When I was making dens in the undergrowth on the edge of Lewis's Field it was still normal for kids to play out in any patch of rough ground, climb trees and cycle for miles. I know the world has changed, that roads are busier, people are much more aware of dangers that were in fact always there and kids have many more things to occupy them at home than when I was young. In many ways, the world (at least for children growing up in urban Britain) is a much, much better and safer place than it was forty years ago, but I think there is a real danger that if we insulate our children, and ourselves, from the natural world, and don't allow them to get their hands dirty, to pick blackberries, climb trees and make dens in the undergrowth they will grow up immeasurably poorer (while seeming richer, perhaps) than they might have done and they won't even know what they have lost.

                                           Some more pictures from Wilkie's Field

The planted woodland in the middle of the field - it contains several
native tree species including Ash, Silver Birch and Hazel
Hazel (Corylus avellana) coppice 'stools'. There have been many traditional uses for Hazel
including fencing, basket making and boat-building (plus the nuts which are
nice to eat, of course).

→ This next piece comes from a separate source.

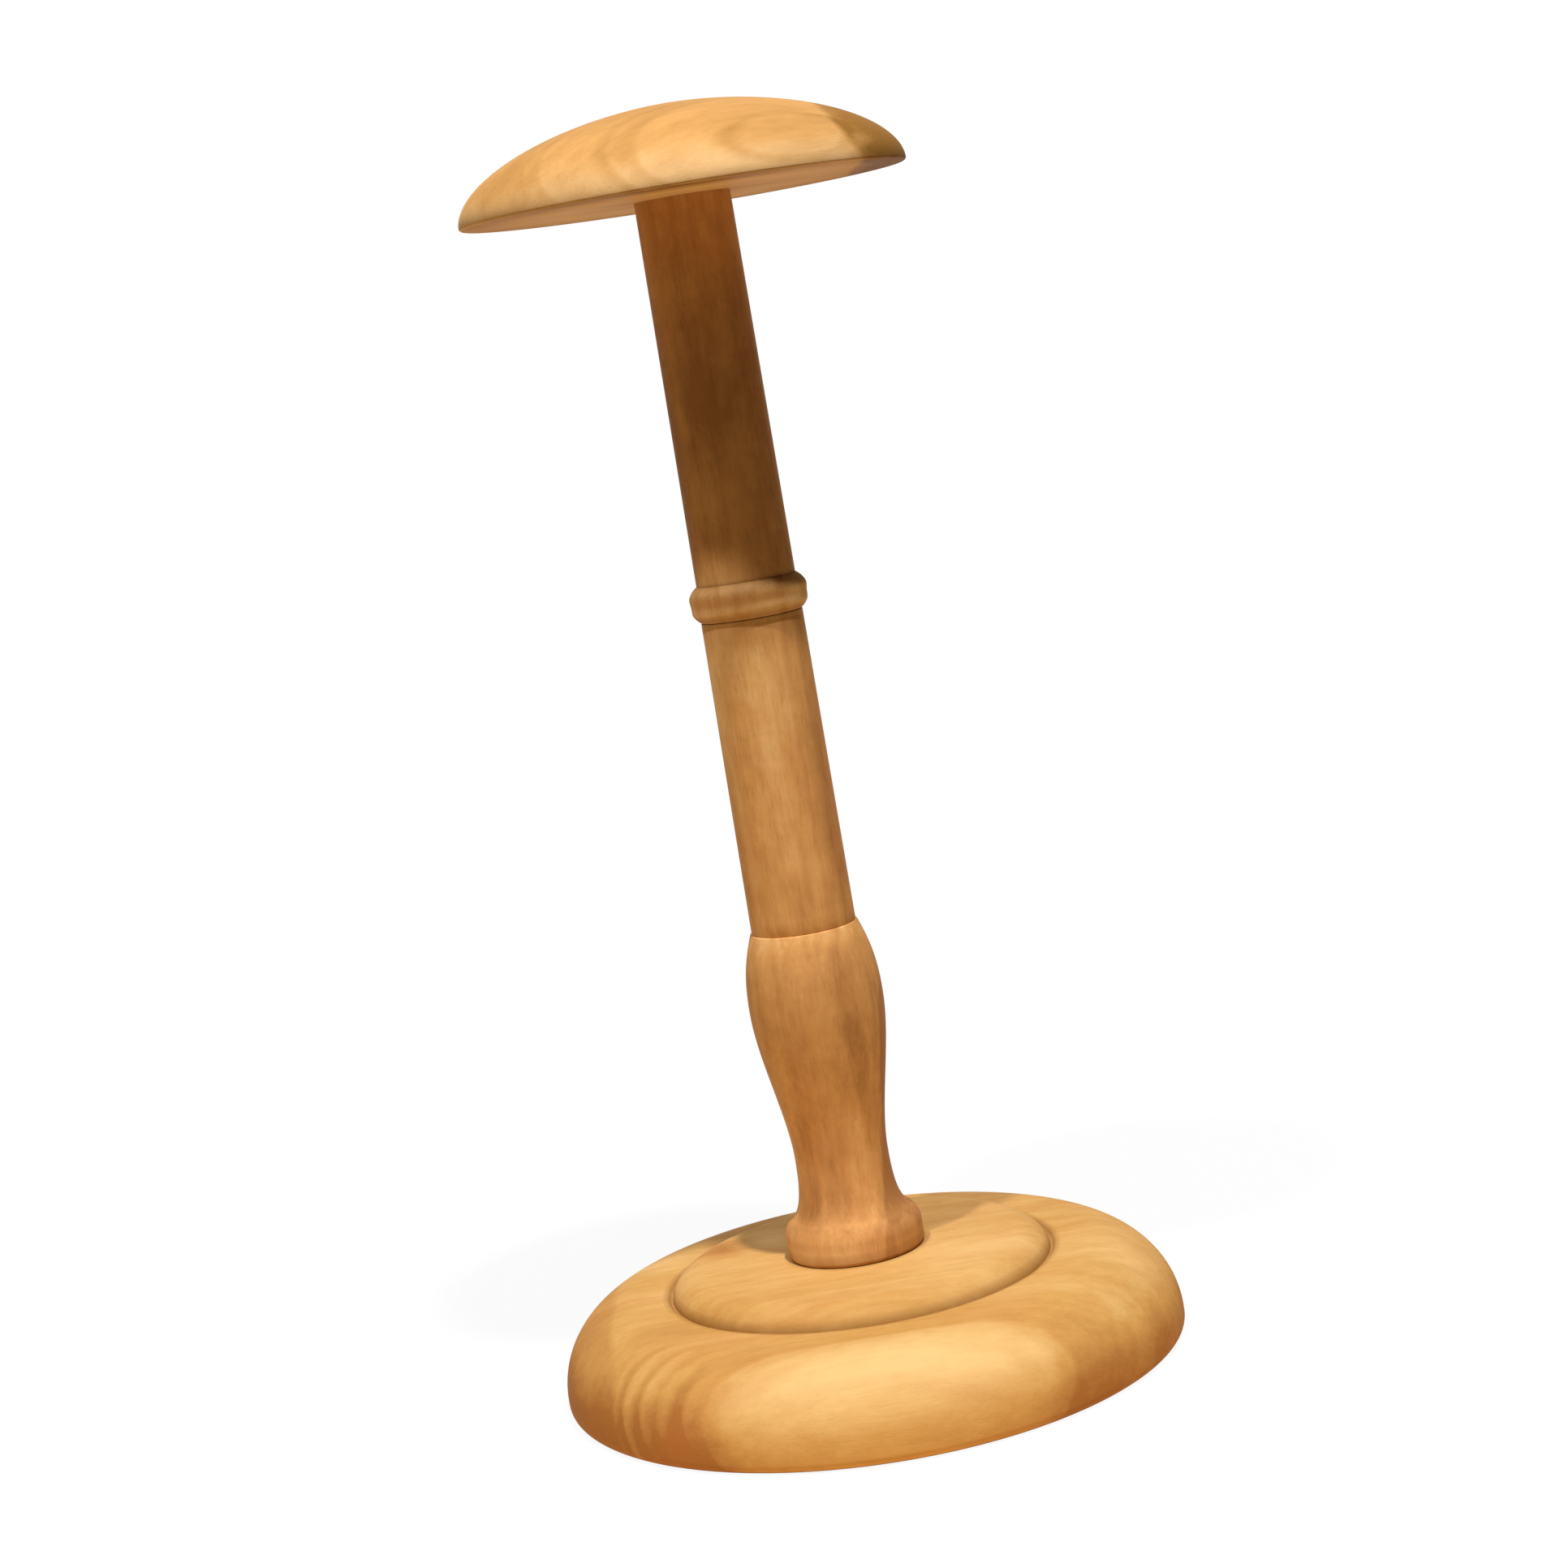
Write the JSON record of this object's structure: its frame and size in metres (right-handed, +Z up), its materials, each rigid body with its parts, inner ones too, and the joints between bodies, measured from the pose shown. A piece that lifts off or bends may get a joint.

Maybe we'll see some of those crafts being practiced again in
North Ormesby one day.
The tree in the middle is an Ash tree (Fraxinus excelsior), by the way 
A clump of Hard Rush (Juncus inflexus). Its presence on the southern edge of the
field might indicate that it gets a bit boggy at certain times of year
Although much of the field is very species-poor municipal grassland, there are some patches, such as this one, with a few common wildflower species. In spring and summer this spot will be white, yellow, purple and yellow-brown with the flowers of White Clover (Trifolium repens), Daisies (Bellis perennis), Creeping Buttercup (Ranunculus repens), Self-heal (Prunella vulgaris) and Ribwort Plantain (Plantago lanceolata). To some gardeners these would all be considered weeds but to me, especially in the absence of rarer or more interesting wildflowers, they are a welcome sight and will provide nectar for the insects that pollinate them.